The top lithium stock
As the world moves quickly to electrify transportation, few companies are as important as leading lithium miner and processor Albemarle. No pressure.
Luckily, the company has lived up to customer expectations by expanding production of lithium carbonate and lithium hydroxide, with enormous additional capacity coming online in the coming years. In the first half of 2017, Albemarle's lithium segment carried the business with year-over-year increases of 34% and 49% for revenue and adjusted earnings before interest, taxes, depreciation, and amortization (EBITDA), respectively. It single-handedly accounted for increases in revenue and EBITDA for the entire company.
The unstoppable trends in global lithium demand easily make Albemarle one of the safest dividends in 21st century materials stocks.
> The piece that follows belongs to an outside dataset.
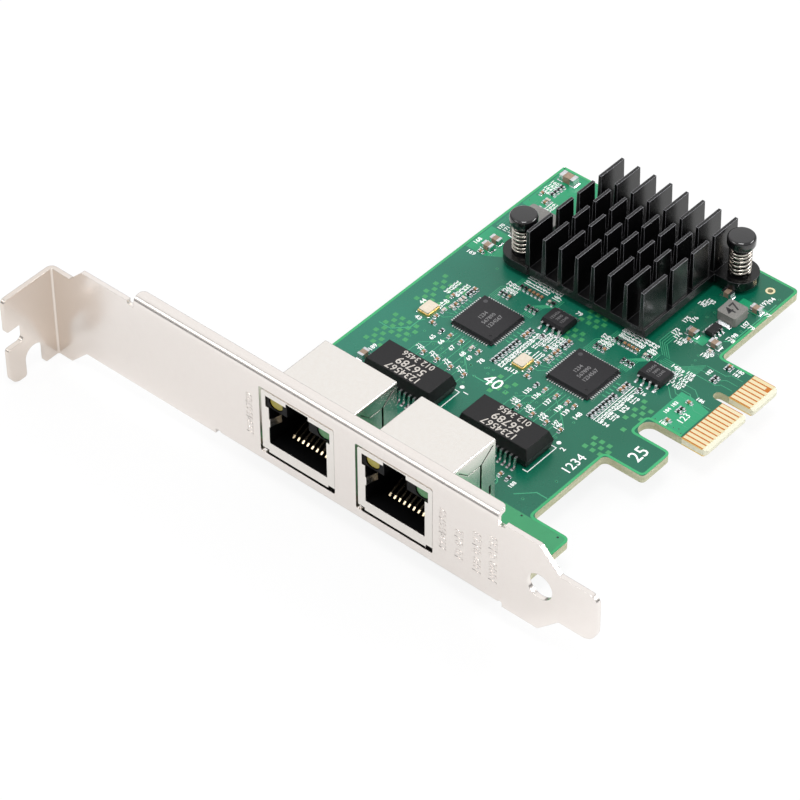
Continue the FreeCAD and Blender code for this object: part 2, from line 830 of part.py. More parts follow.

Why? The lithium business is already the most profitable segment and promises to become a cash cow.
The progress has been hidden a bit in operating cash flow statements for the first half of 2017, thanks to a $255 million income tax payment made after an asset divestiture. Additionally, management has wisely used its recent good fortunes to reduce debt 50%, or by $1.5 billion, since the end of 2015, and capital expenditures are expected to increase up to 90% from 2016 levels as the company pours investment into expanding lithium production.
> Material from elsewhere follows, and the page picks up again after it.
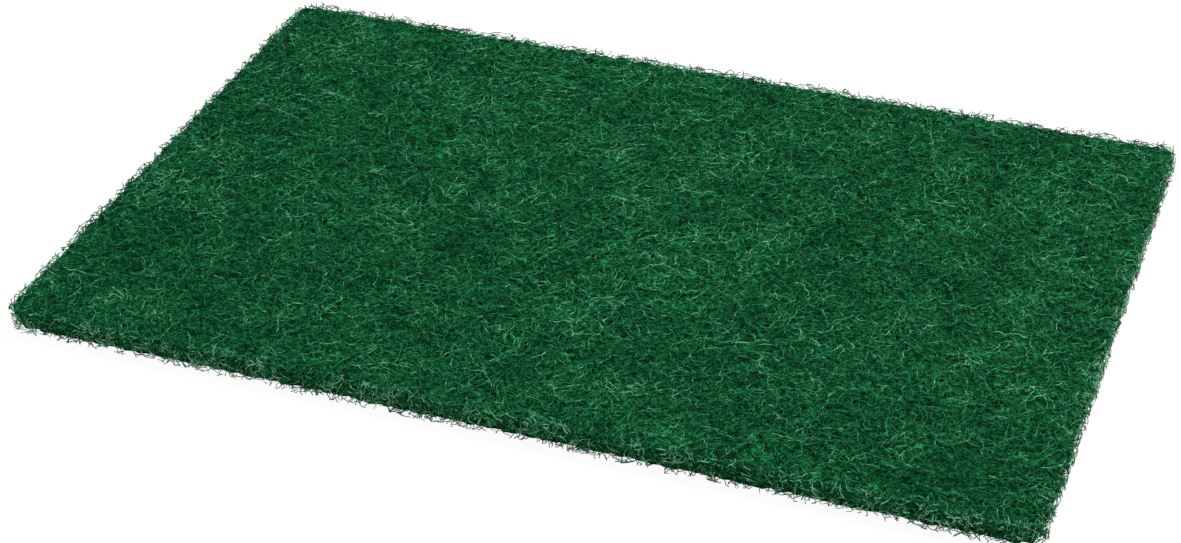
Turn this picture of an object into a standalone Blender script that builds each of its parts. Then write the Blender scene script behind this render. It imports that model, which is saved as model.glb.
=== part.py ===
"""Scouring pad: one rectangular slab of lofty non-woven web, cut from a wide sheet.

Units are metres. +Z is up, +X runs along the long side and +Y along the short side.
The origin is the middle of the underside, on the surface that the pad lies on.

The real pad is crimped fibres bonded at every crossing by a resin that carries the grit.
It is one thing all the way through, so it is one solid: a flat underside, four cut sides
and a top that rises and dips a little with the loft of the web.
"""

import math

import bmesh
import bpy
from mathutils import Vector, noise

# Overall size of the cut pad
LENGTH = 0.230
WIDTH = 0.150
THICKNESS = 0.0065

# Cut edges: the blade nips the web down along the rim and leaves soft corners
CORNER_RADIUS = 0.004
TOP_EDGE_RADIUS = 0.0014
BOTTOM_EDGE_RADIUS = 0.0006
NIP_DEPTH = 0.0005
NIP_WIDTH = 0.008

# Loft of the web: how deep its dips can be, how far apart they are, and where the pattern starts
LOFT_DEPTH = 0.0010
LOFT_SPACING = 0.022
LOFT_START = Vector((0.7, 3.1, 5.3))

# Fineness of the mesh
TOP_PITCH = 0.0085
TOP_EDGE_STEPS = 4
BOTTOM_EDGE_STEPS = 2
SHARP_ANGLE = math.radians(50)

# Green of the resin, as linear light, and the dull finish of fibre coated with grit
WEB_GREEN = (0.012, 0.110, 0.040, 1.0)
WEB_ROUGHNESS = 0.9
WEB_METALLIC = 0.0


def clear_scene():
    for item in list(bpy.data.objects):
        bpy.data.objects.remove(item, do_unlink=True)


def web_material():
    material = bpy.data.materials.new("bonded_web")
    material.use_nodes = True
    shader = material.node_tree.nodes["Principled BSDF"]
    shader.inputs["Base Color"].default_value = WEB_GREEN
    shader.inputs["Roughness"].default_value = WEB_ROUGHNESS
    shader.inputs["Metallic"].default_value = WEB_METALLIC
    material.diffuse_color = WEB_GREEN
    return material


def rim_distances():
    """Distances in from the cut side at which the top has a line of points."""
    quarter = math.pi / 2
    rounding = [
        TOP_EDGE_RADIUS * (1 - math.cos(quarter * step / TOP_EDGE_STEPS))
        for step in range(TOP_EDGE_STEPS)
    ]
    return rounding + [TOP_EDGE_RADIUS, CORNER_RADIUS, NIP_WIDTH]


def grid_lines(span):
    """Places of the grid's lines across a span that is centred on 0."""
    near_side = [-span / 2 + distance for distance in sorted(rim_distances())]
    middle = -2 * near_side[-1]
    count = max(1, math.ceil(middle / TOP_PITCH))
    between = [near_side[-1] + middle * step / count for step in range(1, count)]
    far_side = [-place for place in reversed(near_side)]
    return near_side + between + far_side


def into_corner(x, y):
    """How far a grid point reaches into its corner block along X and Y, with signs."""
    reach_x = max(abs(x) - (LENGTH / 2 - CORNER_RADIUS), 0.0)
    reach_y = max(abs(y) - (WIDTH / 2 - CORNER_RADIUS), 0.0)
    return Vector((math.copysign(reach_x, x), math.copysign(reach_y, y)))


def plan_point(x, y, inset=0.0):
    """The grid point in plan, with the square corners bent to arcs and moved in by inset."""
    reach = into_corner(x, y)
    if reach.length == 0.0:
        return Vector((x, y))
    out = max(abs(reach.x), abs(reach.y)) - inset
    return Vector((x, y)) - reach + out * reach.normalized()


def smooth_step(share):
    share = min(max(share, 0.0), 1.0)
    return share * share * (3 - 2 * share)


def rim_drop(distance):
    """How far the top lies below its full height at a distance from the cut side."""
    drop = NIP_DEPTH * (1 - smooth_step(distance / NIP_WIDTH))
    if distance < TOP_EDGE_RADIUS:
        along = TOP_EDGE_RADIUS - distance
        drop += TOP_EDGE_RADIUS - math.sqrt(TOP_EDGE_RADIUS**2 - along**2)
    return drop


def top_drop(x, y):
    """How far the top lies below its full height at a grid place, by the nip and the loft."""
    from_side = min(LENGTH / 2 - abs(x), WIDTH / 2 - abs(y))
    level = noise.noise(LOFT_START + Vector((*plan_point(x, y), 0.0)) / LOFT_SPACING)
    dip = LOFT_DEPTH * (1 - level) / 2
    return rim_drop(from_side) + smooth_step(from_side / NIP_WIDTH) * dip


def add_top(mesh, x_lines, y_lines):
    """The top surface as rows of points along X, with its highest point at full height."""
    drops = [[top_drop(x, y) for x in x_lines] for y in y_lines]
    full_height = THICKNESS + min(min(row) for row in drops)
    rows = []
    for y, drop_row in zip(y_lines, drops, strict=True):
        row = []
        for x, drop in zip(x_lines, drop_row, strict=True):
            row.append(mesh.verts.new((*plan_point(x, y), full_height - drop)))
        rows.append(row)
    for low, high in zip(rows[:-1], rows[1:], strict=True):
        for k in range(len(low) - 1):
            mesh.faces.new((low[k], low[k + 1], high[k + 1], high[k]))
    return rows


def rim_places(x_lines, y_lines):
    """Grid places round the rim, anticlockwise from the front left corner."""
    front = [(x, y_lines[0]) for x in x_lines[:-1]]
    right = [(x_lines[-1], y) for y in y_lines[:-1]]
    back = [(x, y_lines[-1]) for x in reversed(x_lines[1:])]
    left = [(x_lines[0], y) for y in reversed(y_lines[1:])]
    return front + right + back + left


def rim_points(rows):
    """The top's own points in the same order as rim_places."""
    right = [row[-1] for row in rows[:-1]]
    left = [row[0] for row in reversed(rows[1:])]
    return rows[0][:-1] + right + rows[-1][:0:-1] + left


def add_sides(mesh, top_rim, places):
    """The cut sides, the soft lower edge and the flat underside."""
    upper = top_rim
    for step in range(BOTTOM_EDGE_STEPS + 1):
        turn = math.pi / 2 * step / BOTTOM_EDGE_STEPS
        inset = BOTTOM_EDGE_RADIUS * (1 - math.cos(turn))
        height = BOTTOM_EDGE_RADIUS * (1 - math.sin(turn))
        lower = [mesh.verts.new((*plan_point(x, y, inset), height)) for x, y in places]
        for k, corner in enumerate(upper):
            after = (k + 1) % len(upper)
            mesh.faces.new((upper[after], corner, lower[k], lower[after]))
        upper = lower
    mesh.faces.new(reversed(upper))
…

That obscures progress in the short-term, but by the end of the decade Albemarle should easily have record levels of cash rolling in. Returning it to shareholders in the form of dividend payments -- which have increased for 23 consecutive years -- will be an easy choice for management.
Getting creative with natural gas
Natural gas isn't a new material, but neither was steel when Andrew Carnegie came along. Make no mistake about it: Natural gas is, and will continue to be, one of the most important products in the 21st century. Royal Dutch Shell is among the companies leading the charge.
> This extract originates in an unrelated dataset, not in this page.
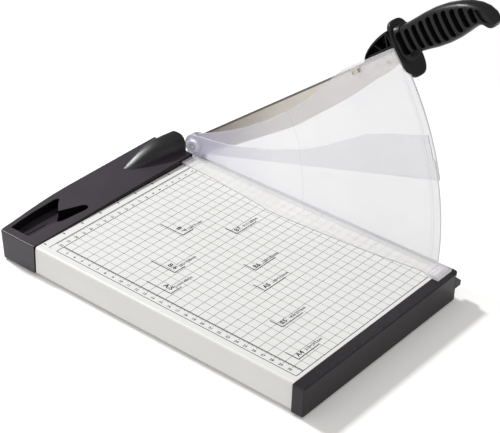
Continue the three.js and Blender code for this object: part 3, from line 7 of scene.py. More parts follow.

The company is coming off a major reorientation of its business that included massive asset sales and a refocusing of resources on the most important growth projects. Liquefied natural gas, or LNG, and ethane-cracking facilities are featured heavily on that list. Although the dividend stock hasn't performed well recently, operations have demonstrated eye-popping improvements in the first half of 2017.
Among the most important: Royal Dutch Shell posted $20 billion in operating cash flow in the first half of 2017 -- equivalent to the full-year 2016 total. Better yet, it expects to deliver an average of $20 billion to $25 billion in free cash flow between 2019 and 2021. That's between four times and five times the average from 2013 to 2015.
Some of the largest contributors to the improvement will be new chemical production and LNG facilities. For instance, an ethane cracker being built near Pittsburgh will churn out 1.6 million metric tons of cost-advantaged polyethylene per year, and will do so within 700 miles of 70% of North American polyethylene customers. It will be one of the largest such facilities in the world and will increase Royal Dutch Shell's total global chemical production 10% when it comes online in the early 2020s.
More chemical production capacity is being added on the American Gulf Coast and in China, while the company will continuously increase volumes of LNG from assets in Australia. Although Royal Dutch Shell's gaudy 6.9% dividend yield is supported by healthy profits from petroleum production and gasoline sales today, emerging uses of natural gas should power the dividend and company in the future.
Open the floodgates
Thanks to the world's leading patent portfolio covering ultra-efficient semiconductor materials called organic light-emitting diodes, or OLEDs, Universal Display Corporation is well-positioned for ridiculous cash flows in the years ahead. The company only just began paying a dividend this year. At $0.03 per share, it sure isn't much, but investors should expect the dividend to grow substantially in the coming quarters. Why?
In the first half of 2017 Universal Display Corporation grew revenue 68%, operating income 98%, and net income 142% compared to the year-ago period. It has no debt. It boasts $7.77 in cash per share. And display products are only just beginning to utilize OLEDs in smartphones and TVs.
Universal Display Corporation generates high-margin revenue from materials sales and nearly cost-free revenue from royalties on its patent portfolio, which means its profits and cash flows are pretty well insulated from risk. Given that OLEDs are likely to become the default material for next-generation displays for the next decade, at least, this is one of the safest dividends -- and one with the most potential -- in innovative materials.
What does it mean for investors?
Investors looking for safe dividends should look for two things in particular. First, a company needs healthy and low-risk cash flow to fuel, grow, and maintain the dividend in future periods. Second, a company should be positioning itself to capitalize on emerging global trends and opportunities. These three dividend stocks meet both criteria and more.
Royal Dutch Shell has the advantage of having an established business from which to draw upon to invest in massive growth opportunities. Albemarle has long been a leading lithium producer, but the world only recently began demanding large volumes of the material. And Universal Display's massive bet on the next big semiconductor material is paying off. That's what makes these among the safest dividend stocks in 21st century materials.